The Automotive Coalition for Traffic Safety formed a Blue Ribbon Panel (BRP) in 2007 for the development of advanced alcohol detection technology, often called "alcolocks." The panel consists of vehicle manufacturers, including Ford, alcohol detection technology suppliers, Mothers Against Drunk Driving, the Insurance Institute for Highway Safety, government representatives and other experts.

The BRP and its research is being funded jointly by NHTSA and the Alliance of Automobile Manufacturers. The purpose of the research is to "...engage major automakers in cooperative research that advances the state of alcohol detection technology...to promote the standardization of the technology, its widespread deployment, and acceptance by the general public."

Ford continued to participate in the work of the Blue Ribbon Panel through the Alliance during 2008.

New Crash-Test Dummies

Crash-test dummies are essential research tools that aid in the development of passive safety technologies, and Ford Motor Company continues to develop, often in partnership with other parties, more advanced test dummies.

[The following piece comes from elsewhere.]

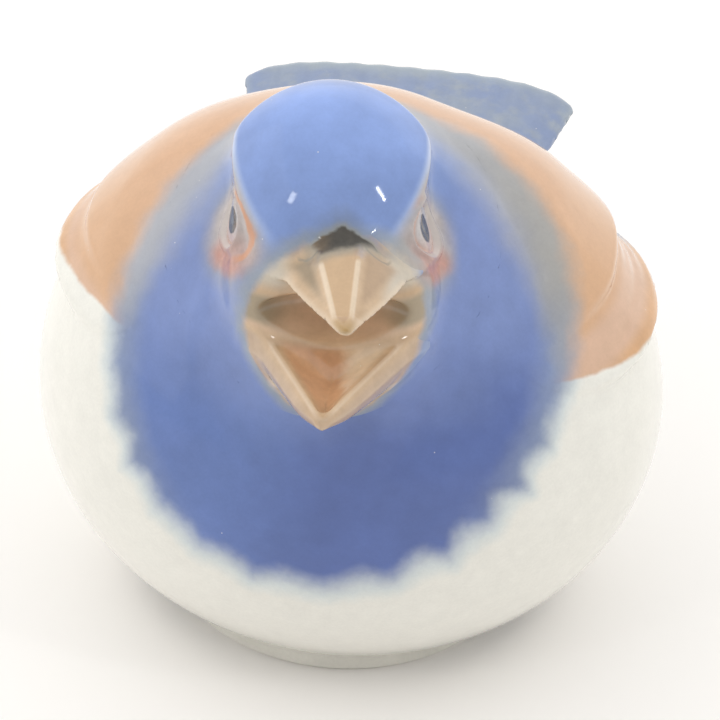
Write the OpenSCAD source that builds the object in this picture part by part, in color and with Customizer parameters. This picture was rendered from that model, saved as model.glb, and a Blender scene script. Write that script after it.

From 2005 through 2008, Ford partnered with the Children's Hospital of Philadelphia (CHOP), the University of Virginia, Virginia Tech and the Takata Corporation in a multi-year project to develop a new abdominal insert and sensor for a crash-test dummy representing a six-year-old child. CHOP studies have shown that, in vehicle crashes, significant abdominal injury in four- to eight-year-old children is second in frequency of occurrence only to head and facial injuries. Abdominal injuries often occur when children too young (i.e., the four- to eight-year-old range) utilize adult restraint systems without a booster seat. The abdominal insert and sensor will allow restraint engineers industry-wide to test the potential for abdominal injuries in children and ultimately improve the development of in-vehicle restraint systems for young children. In February 2008, the Society of Automotive Engineers established a task force to perform "round robin" testing of the new dummy component, and the group held its first meeting in June. More than 20 organizations from around the globe have signed up to participate. Tests will be performed by dummy manufacturers, other OEMs and NHTSA's Vehicle Research and Test Center.

In another effort, Ford, GM and DaimlerChrysler have been working together under the auspices of the Occupant Safety Research Partnership (OSRP), a group within the U.S. Council for Automotive Research, to research, develop, test and evaluate advanced crash-test dummies and other pre-competitive safety systems. A number of years ago, the OSRP initiated development of WorldSID, a male side-impact dummy that is recognized as the most advanced crash-test dummy ever created. From 2006 through 2008, the OSRP worked with NHTSA to help them evaluate WorldSID for potential use in the federal government's new side-impact crash-test standard. NHTSA concluded that the "biofidelity" of WorldSID is better than that of the dummy in the current side-impact regulation. WorldSID is the first side-impact dummy with the potential to be commonly used in side-impact regulations around the world.

Ford is also involved in the Global Human Body Modeling Consortium (GHBMC), which holds promise for the future of safety research. Established in 2006 by nine automotive manufacturers (including Ford) and two automotive suppliers, the GHBMC is working to develop next-generation, computer-generated virtual reality models of the human body. These advanced models will help researchers to better predict the effect of trauma resulting from automobile crashes on the human body and enable a variety of virtual crash tests, with the ultimate goal of improving automotive safety globally. The research and development is currently being led by multidisciplinary teams at universities in five countries – the U.S., Canada, France, India and Korea – with the first set of human digital models expected to be completed in 2011. Ford brings much expertise to this effort, having developed its own human body model representing an average-sized male occupant and publishing this work in peer-reviewed journals over the last 15 years. Ford continues to refine its human body model for use in internal research.